--- start of Data provided ---
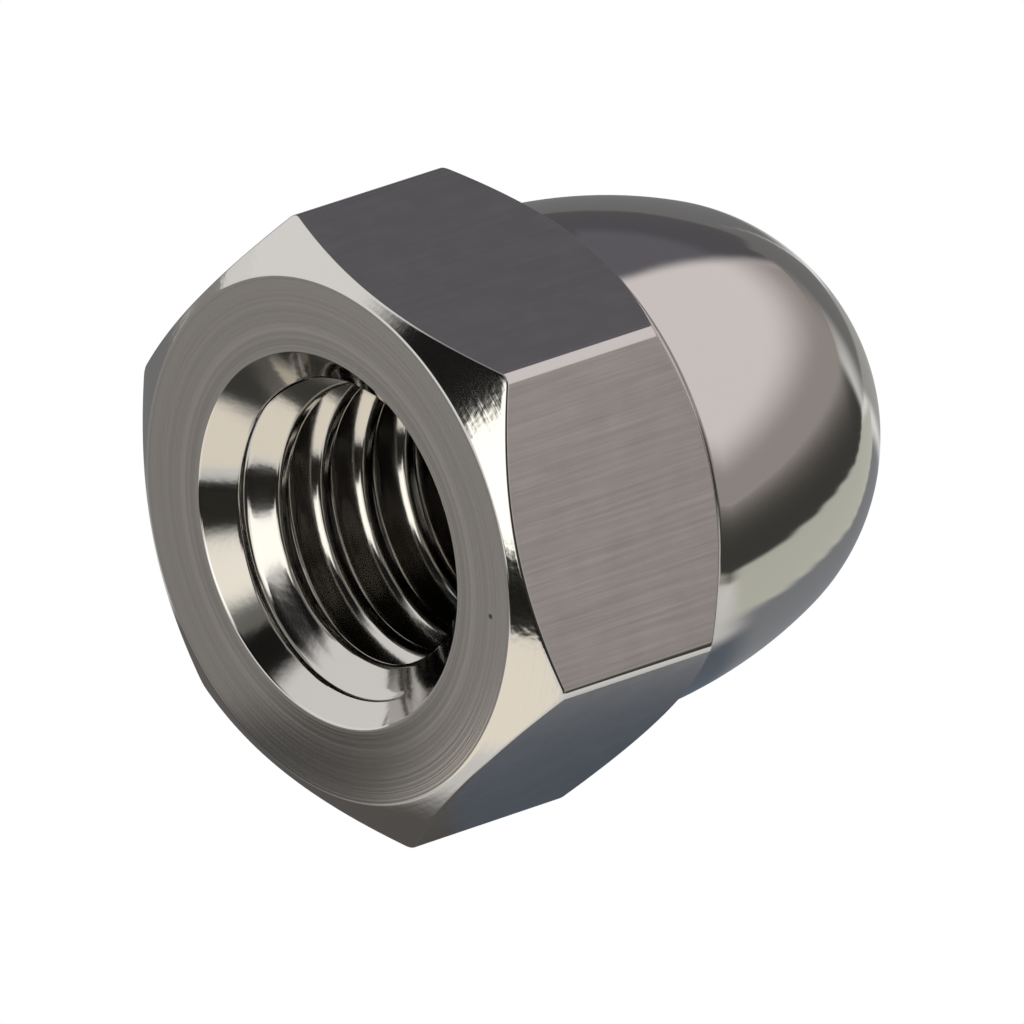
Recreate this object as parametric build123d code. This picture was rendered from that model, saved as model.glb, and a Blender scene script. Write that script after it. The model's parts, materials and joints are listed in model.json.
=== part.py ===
"""Domed cap nut, size M6, lying as it comes to rest on a table.

A cap nut is turned from hexagon bar as one piece: a hexagon for the spanner, a blind threaded
hole in one end, and a smooth dome that closes the other end over the tip of the bolt.

Row frame, in millimetres: the origin is the centre of the bearing face, on the thread axis,
with +Z up. The thread axis lies over the Y axis, with the mouth towards -Y and the dome
towards +Y. The dome outweighs what the lower flat can carry, so the nut tips onto its dome,
and the thread axis dips towards the dome by REST_DIP.
"""
import os
from math import acos, atan2, cos, degrees, hypot, radians, tan

from build123d import *

# Hexagon, with its spanner flats and the cones turned at its two ends
ACROSS_FLATS = 10.0
BAR_CORNER_RADIUS = 0.25
BEARING_DIAMETER = 9.6
FRONT_CHAMFER_ANGLE = 33.0
FLAT_LENGTH = 4.75
BACK_CHAMFER_ANGLE = 42.0

# Dome, from its foot on the back chamfer to its tip
DOME_DIAMETER = 9.33
NOSE_RADIUS = 4.23
TOTAL_LENGTH = 11.64

# Blind hole, at the inner diameter of an M6 thread
MINOR_DIAMETER = 5.0
COUNTERSINK_DIAMETER = 6.86
COUNTERSINK_ANGLE = 90.0
BORE_DEPTH = 8.0
DRILL_POINT_ANGLE = 118.0

# Radii that follow from the diameters
HALF_FLATS = ACROSS_FLATS / 2
BAR_RADIUS = HALF_FLATS / cos(radians(30))
BEARING_RADIUS = BEARING_DIAMETER / 2
DOME_RADIUS = DOME_DIAMETER / 2
BORE_RADIUS = MINOR_DIAMETER / 2
COUNTERSINK_RADIUS = COUNTERSINK_DIAMETER / 2

# Heights along the thread axis, from the bearing face
FRONT_SLOPE = tan(radians(FRONT_CHAMFER_ANGLE))
BACK_SLOPE = tan(radians(BACK_CHAMFER_ANGLE))
FRONT_CORNER_HEIGHT = (BAR_RADIUS - BEARING_RADIUS) * FRONT_SLOPE
BACK_CORNER_HEIGHT = FLAT_LENGTH - (BAR_RADIUS - HALF_FLATS) * BACK_SLOPE
DOME_FOOT_HEIGHT = FLAT_LENGTH + (HALF_FLATS - DOME_RADIUS) * BACK_SLOPE
NOSE_CENTRE_HEIGHT = TOTAL_LENGTH - NOSE_RADIUS
COUNTERSINK_DEPTH = (COUNTERSINK_RADIUS - BORE_RADIUS) / tan(radians(COUNTERSINK_ANGLE / 2))
DRILL_POINT_DEPTH = BORE_DEPTH + BORE_RADIUS / tan(radians(DRILL_POINT_ANGLE / 2))

# The dome's side arc leaves the foot parallel to the axis and meets the nose smoothly,
# which fixes its radius and the angle that it turns through
NOSE_RISE = NOSE_CENTRE_HEIGHT - DOME_FOOT_HEIGHT
DOME_SIDE_RADIUS = (DOME_RADIUS**2 + NOSE_RISE**2 - NOSE_RADIUS**2) / (2 * (DOME_RADIUS - NOSE_RADIUS))
DOME_SIDE_TURN = degrees(atan2(NOSE_RISE, DOME_SIDE_RADIUS - DOME_RADIUS))

# At rest the back edge of a flat and the dome's side arc both touch the table. The offsets are
# from the arc's centre to that edge, across the thread axis and along it
EDGE_ACROSS = HALF_FLATS + DOME_SIDE_RADIUS - DOME_RADIUS
EDGE_ALONG = FLAT_LENGTH - DOME_FOOT_HEIGHT
REST_DIP = degrees(acos(DOME_SIDE_RADIUS / hypot(EDGE_ACROSS, EDGE_ALONG)) + atan2(EDGE_ALONG, EDGE_ACROSS))


def turned(outline):
    """Turn an outline, drawn as radius across and height up, about the thread axis."""
    return revolve(Plane.XZ * make_face(outline), axis=Axis.Z)


def hexagon():
    """The hexagon bar's rounded section, turned back to a cone at each end.

    Each cone cuts the six flats in curves, lowest at the middle of a flat and highest at a
    corner, which is the scalloped edge that a nut shows at both ends of its flats.
    """
    bar_section = fillet(RegularPolygon(BAR_RADIUS, 6).vertices(), BAR_CORNER_RADIUS)
    bar = extrude(bar_section, DOME_FOOT_HEIGHT)
    cones = turned(
        Polyline(
            (0, 0),
            (BEARING_RADIUS, 0),
            (BAR_RADIUS, FRONT_CORNER_HEIGHT),
            (BAR_RADIUS, BACK_CORNER_HEIGHT),
            (DOME_RADIUS, DOME_FOOT_HEIGHT),
            (0, DOME_FOOT_HEIGHT),
            close=True,
        )
    )
    return bar & cones


def dome():
    """The cap over the bolt's tip: a shallow side arc that runs on into a round nose."""
    foot = (DOME_RADIUS, DOME_FOOT_HEIGHT)
    side = JernArc(foot, (0, 1), DOME_SIDE_RADIUS, DOME_SIDE_TURN)
    nose = JernArc(side @ 1, side % 1, NOSE_RADIUS, 90 - DOME_SIDE_TURN)
    inside = Polyline(nose @ 1, (0, DOME_FOOT_HEIGHT), foot)
    return turned(side + nose + inside)


def blind_hole():
    """The drilled hole: a countersunk mouth, a plain wall to be threaded, and the drill's point."""
    return turned(
        Polyline(
            (0, 0),
            (COUNTERSINK_RADIUS, 0),
            (BORE_RADIUS, COUNTERSINK_DEPTH),
            (BORE_RADIUS, BORE_DEPTH),
            (0, DRILL_POINT_DEPTH),
            close=True,
        )
    )


def cap_nut():
    """The nut as turned, standing on its bearing face with its thread axis up."""
    return hexagon() + dome() - blind_hole()


def at_rest(nut):
    """Lay the upright nut down towards +Y, past level, until its dome touches the table."""
    return nut.rotate(Axis.X, -90 - REST_DIP)


os.makedirs("parts", exist_ok=True)
export_step(at_rest(cap_nut()), "parts/cap_nut.step")
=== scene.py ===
import json
from math import atan2, cos, pi, radians, sin, tan

import bpy
from mathutils import Matrix, Vector


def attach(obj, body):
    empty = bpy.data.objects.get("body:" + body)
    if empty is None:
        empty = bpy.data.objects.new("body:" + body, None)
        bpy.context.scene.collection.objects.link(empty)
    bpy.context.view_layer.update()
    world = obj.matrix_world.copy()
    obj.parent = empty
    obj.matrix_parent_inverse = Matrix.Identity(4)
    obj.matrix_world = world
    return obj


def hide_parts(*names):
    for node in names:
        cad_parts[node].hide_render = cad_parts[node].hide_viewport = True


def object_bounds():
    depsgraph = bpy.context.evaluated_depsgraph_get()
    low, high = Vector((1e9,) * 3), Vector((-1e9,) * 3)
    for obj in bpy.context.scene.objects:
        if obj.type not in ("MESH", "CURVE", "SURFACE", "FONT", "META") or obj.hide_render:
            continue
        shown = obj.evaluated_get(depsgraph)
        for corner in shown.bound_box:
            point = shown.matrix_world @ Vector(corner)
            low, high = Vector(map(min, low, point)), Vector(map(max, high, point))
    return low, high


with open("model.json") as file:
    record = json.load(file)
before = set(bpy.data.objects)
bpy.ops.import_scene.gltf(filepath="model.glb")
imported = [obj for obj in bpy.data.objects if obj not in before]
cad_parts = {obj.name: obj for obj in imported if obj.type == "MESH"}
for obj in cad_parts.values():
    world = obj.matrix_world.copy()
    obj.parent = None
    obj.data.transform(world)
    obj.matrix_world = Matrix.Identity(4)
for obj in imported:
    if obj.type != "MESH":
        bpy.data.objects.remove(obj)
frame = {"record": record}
cad_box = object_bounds()


# The camera. The photograph was taken with a long lens and a level camera, from in front of
# the mouth and well above the table. The nut's bearing face is at the origin, and the
# picture's centre lies a little to its right and above.

MM = 0.001
CAMERA_AZIMUTH = 49.842
CAMERA_ELEVATION = 40.871
CAMERA_LENS = 1200.0
CAMERA_DISTANCE = 598.7 * MM
CAMERA_CLIP = (0.1, 10.0)
AIM_RIGHT = 3.242 * MM
AIM_UP = 0.503 * MM


def direction(azimuth, elevation):
    """The unit vector towards an azimuth, from -Y round towards +X, and an elevation."""
    a = radians(azimuth)
    e = radians(elevation)
    return Vector((sin(a) * cos(e), -cos(a) * cos(e), sin(e)))


camera_data = bpy.data.cameras.new("camera")
camera_data.lens = CAMERA_LENS
camera_data.clip_start, camera_data.clip_end = CAMERA_CLIP
camera = bpy.data.objects.new("camera", camera_data)
bpy.context.collection.objects.link(camera)
towards_camera = direction(CAMERA_AZIMUTH, CAMERA_ELEVATION)
camera_right = Vector((0, 0, 1)).cross(towards_camera).normalized()
camera_up = towards_camera.cross(camera_right)
facing = Matrix((camera_right, camera_up, towards_camera)).transposed()
aim = camera_right * AIM_RIGHT + camera_up * AIM_UP
stand = Matrix.Translation(aim + towards_camera * CAMERA_DISTANCE)
camera.matrix_world = stand @ facing.to_4x4()
bpy.context.scene.camera = camera
bpy.context.scene.view_settings.view_transform = "Standard"


# The nut. The real one is a single piece of bright steel, turned from hexagon bar, then drilled
# and threaded from its mouth. Its skin is one surface that runs from the dome's tip over the
# hexagon and the bearing face into the bore, in bands that meet at the profile's edges.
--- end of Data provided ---
Exactly reproduce the lines that run from the line bearing "return nut.rotate(Axis.X, -90 - REST_DIP)" through the line bearing "obj.matrix_parent_inverse = Matrix.Identity(4)", with both end lines included.

→ Output:
    return nut.rotate(Axis.X, -90 - REST_DIP)


os.makedirs("parts", exist_ok=True)
export_step(at_rest(cap_nut()), "parts/cap_nut.step")
=== scene.py ===
import json
from math import atan2, cos, pi, radians, sin, tan

import bpy
from mathutils import Matrix, Vector


def attach(obj, body):
    empty = bpy.data.objects.get("body:" + body)
    if empty is None:
        empty = bpy.data.objects.new("body:" + body, None)
        bpy.context.scene.collection.objects.link(empty)
    bpy.context.view_layer.update()
    world = obj.matrix_world.copy()
    obj.parent = empty
    obj.matrix_parent_inverse = Matrix.Identity(4)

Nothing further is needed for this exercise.